Looks like a pretty short list, but just right if you're dealing with
Beowulf clusters. But then I don't really mind, because those are the
only clusters I have experience with anyway. :)
> > -- although I haven't seen the
> > code yet, my question would be more of pragmatic in the sense that it
> > maintain a common STL-like interface without breaking the
> > distributed/parallel computing frame.
> > I would like to see really more of this -- though much like in
> > parallel supercomputing applications, the issue really will be more of
> > performance than anything.
> Although we have yet to run the tests with the candidate Boost.MPI,
> we ran NetPIPE numbers using a prototype of the same C++ interface.
> There was no impact on either bandwidth or latency.
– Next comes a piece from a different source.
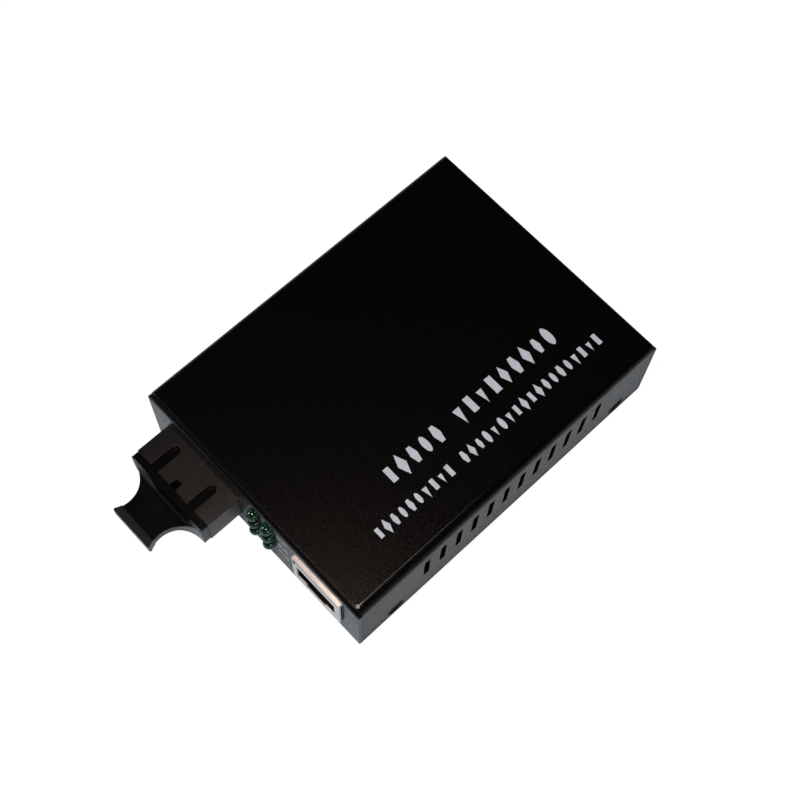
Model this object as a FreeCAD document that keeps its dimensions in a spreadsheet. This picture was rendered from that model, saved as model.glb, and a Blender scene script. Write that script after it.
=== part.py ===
import FreeCAD, Part
import os
import re
import Sketcher
from FreeCAD import Placement, Rotation, Vector

# Fibre media converter: a two-piece sheet-metal case round one circuit board.
# Origin: centre of the case's underside. +X to the right of someone facing the front panel,
# +Y to the rear, +Z up. Millimetres.

doc = FreeCAD.newDocument("media_converter")

# ---------------------------------------------------------------------------------------------
# Driving sizes, kept in the sheet "Sizes"
# ---------------------------------------------------------------------------------------------

SIZES = {
    # case
    "case_length": 94.0,
    "case_width": 70.5,
    "case_height": 26.0,
    "sheet": 1.0,
    "cover_bend": 2.0,
    "tray_bend": 1.3,
    "panel_corner": 0.7,
    "seam_gap": 0.1,
    "cover_lift": 0.2,
    "return_flange": 7.0,
    "side_flange": 7.5,
    # vents and side screws
    "vent_count": 12,
    "vent_pitch": 5.0,
    "vent_width": 1.7,
    "vent_length": 9.6,
    "vent_foot": 10.8,
    "side_shift": 1.15,
    "screw_front_set": 11.45,
    "screw_rear_set": 9.15,
    "screw_rise": 3.8,
    "screw_bore": 3.0,
    "screw_head": 5.0,
    "screw_reach": 4.8,
    "screw_slack": 0.15,
    "thread_gap": 0.05,
    # circuit board and its fixings
    "board_top": 8.0,
    "board_thick": 1.6,
    "board_margin": 2.75,
    "board_corner": 1.5,
    "board_gap": 0.6,
    "board_rear_gap": 1.4,
    "mount_inset": 4.0,
    "mount_front_set": 39.0,
    "mount_rear_set": 20.0,
    "pillar_width": 5.5,
    "pan_head": 5.5,
    "pan_height": 1.9,
    "pan_reach": 5.0,
    "hole_slack": 0.1,
    "pin_reach": 1.4,
    # duplex optical receptacle
    "optic_inset": 18.35,
    "optic_width": 24.6,
    "optic_height": 9.7,
    "optic_reach": 9.2,
    "optic_body": 22.2,
    "optic_edge": 0.3,
    "optic_lift": 0.1,
    "port_pitch": 12.7,
    "port_width": 9.1,
    "port_height": 7.5,
    "port_depth": 12.5,
    "key_width": 2.4,
    "key_length": 7.4,
    "notch_width": 1.8,
    "notch_length": 2.2,
    "notch_depth": 2.6,
    "rib_width": 0.3,
    "rib_height": 0.1,
    "panel_slack": 0.2,
    "collar_bore": 6.6,
    "sleeve_dia": 4.6,
    "sleeve_reach": 6.5,
    "ferrule_bore": 2.5,
    "sender_can": 6.0,
    "receiver_can": 7.5,
    "insert_plate": 1.4,
    "arm_thick": 0.7,
    "arm_length": 6.8,
    "arm_height": 3.0,
    "arm_hook": 0.35,
    "cap_length": 17.4,
    "cap_wall": 0.8,
    "optic_board_width": 21.0,
    "optic_board_length": 14.0,
    "optic_board_thick": 1.0,
    "optic_pin_count": 9,
    "optic_pin_pitch": 2.54,
    "optic_pin_side": 0.5,
    "optic_pin_inset": 2.2,
    "post_side": 1.7,
    "post_spread": 20.3,
    "post_set": 2.5,
    # dust plug
    "plug_width": 24.4,
    "plug_height": 9.4,
    "plug_flange": 1.7,
    "plug_corner": 0.6,
    "plug_gap": 0.1,
    "plug_reach": 12.6,
    "waist_thick": 2.5,
    "root_length": 3.6,
    "bar_width": 12.4,
    "bar_thick": 3.4,
    "bar_depth": 2.1,
    "bar_edge": 0.4,
    "grip_radius": 6.85,
    "grip_ledge": 0.15,
    "shank_gap": 0.12,
    "shank_head": 3.0,
    "shank_reach": 8.2,
    "shank_tip": 6.6,
    "shank_bore": 5.4,
    "key_sink": 0.7,
    # status lamps
    "lamp_place": 1.05,
    "lamp_pitch": 4.6,
    "lamp_rise": 2.1,
    "lamp_drop": 5.5,
    "lamp_dia": 3.0,
    "lamp_reach": 2.1,
    "lamp_body": 4.6,
    "lamp_hole_slack": 0.15,
    "lead_side": 0.45,
    "lead_pitch": 2.54,
    "lead_step": 1.3,
    "holder_depth": 5.0,
    "holder_margin": 2.0,
    # copper socket
    "jack_inset": 13.2,
    "jack_width": 15.7,
    "jack_headroom": 2.3,
    "jack_depth": 16.0,
    "jack_reach": 1.0,
    "jack_bend": 0.4,
    "shield_sheet": 0.25,
    "shield_gap": 0.1,
    "socket_width": 12.0,
    "socket_height": 6.7,
    "socket_foot": 3.0,
    "socket_depth": 12.0,
    "socket_lip": 0.15,
    "latch_width": 6.2,
    "latch_drop": 2.0,
    "contact_pitch": 1.02,
    "contact_width": 0.5,
    "contact_thick": 0.3,
    "contact_channel": 0.8,
    "contact_lean": 18.0,
    "contact_finger": 7.2,
    "jack_post_side": 2.8,
    "jack_post_spread": 11.4,
    "jack_post_set": 9.0,
    "shield_tab": 2.0,
    "shield_tab_set": 13.0,
    # power inlet
    "inlet_inset": 15.25,
    "inlet_width": 9.0,
    "inlet_height": 11.0,
    "inlet_depth": 13.8,
    "inlet_rise": 6.5,
    "inlet_nose": 8.0,
    "inlet_bore": 6.4,
    "inlet_bore_depth": 9.5,
    "inlet_pin": 2.1,
    "inlet_pin_reach": 8.6,
    "inlet_leaf": 0.4,
    "inlet_leaf_width": 3.0,
    "tag_side": 0.8,
    # parts on the board
    "chip_across": 3.0,
    "chip_along": -6.0,
    "chip_side": 14.0,
    "chip_height": 1.6,
    "chip_lead_reach": 1.1,
    "core_inset": 13.25,
    "core_set": 26.0,
    "core_width": 15.2,
    "core_length": 12.6,
    "core_height": 5.6,
    "core_lead_count": 6,
    "core_lead_pitch": 2.0,
    "crystal_across": -14.0,
    "crystal_along": -3.0,
    "crystal_pitch": 4.9,
    "crystal_length": 11.0,
    "crystal_width": 4.6,
    "crystal_height": 3.5,
    "can_cap_right": 4.0,
    "can_cap_left": -7.0,
    "can_cap_set": 10.0,
    "can_cap_dia": 8.0,
    "can_cap_height": 11.0,
    "can_cap_pitch": 3.5,
    "coil_inset": 15.25,
    "coil_set": 27.0,
    "coil_side": 7.0,
    "coil_height": 4.0,
    "regulator_across": 6.0,
    "regulator_set": 25.0,
    "memory_across": -14.0,
    "memory_along": 10.0,
    "memory_width": 3.9,
    "memory_length": 4.9,
    "memory_pitch": 1.27,
    "fuse_set": 18.5,
    "small_part": 1.6,
    "small_pitch": 3.0,
    "small_row_along": 6.0,
}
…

I wouldn't really expect the candidate Boost.MPI bindings will make
too much of a difference if it's going to be using the different
existing MPI implementations. Like above, these concerns really are
geared towards the actual MPI implementations instead of the candidate
Is there a consideration of using asio to implement the actual MPI
standard, so that the candidate Boost.MPI will also implement the MPI
standard in case there aren't any available MPI implementations for
the platform? I'm thinking if asio will work on many different
platforms (maybe even embedded devices), then maybe Boost.MPI can have
a canned MPI implementation that comes along with it?
Just a thought though, and I'd think this is too much a separate
effort which might be a waste of time, but nonetheless might be a
> > Anyone in the list can do a review right?
> I know there are a few Boosters that are in the HPC/parallel
> computing area. I'm also planning to strong-arm whatever MPI experts
> I can find :)
I'm no MPI expert, but have done some (read: very limited)
HPC/parallel computing programming before. I'll love to see the
discussion too, and be able to review it too when the process starts.
I'm really excited with this, and hope I can be of help in any way I can be.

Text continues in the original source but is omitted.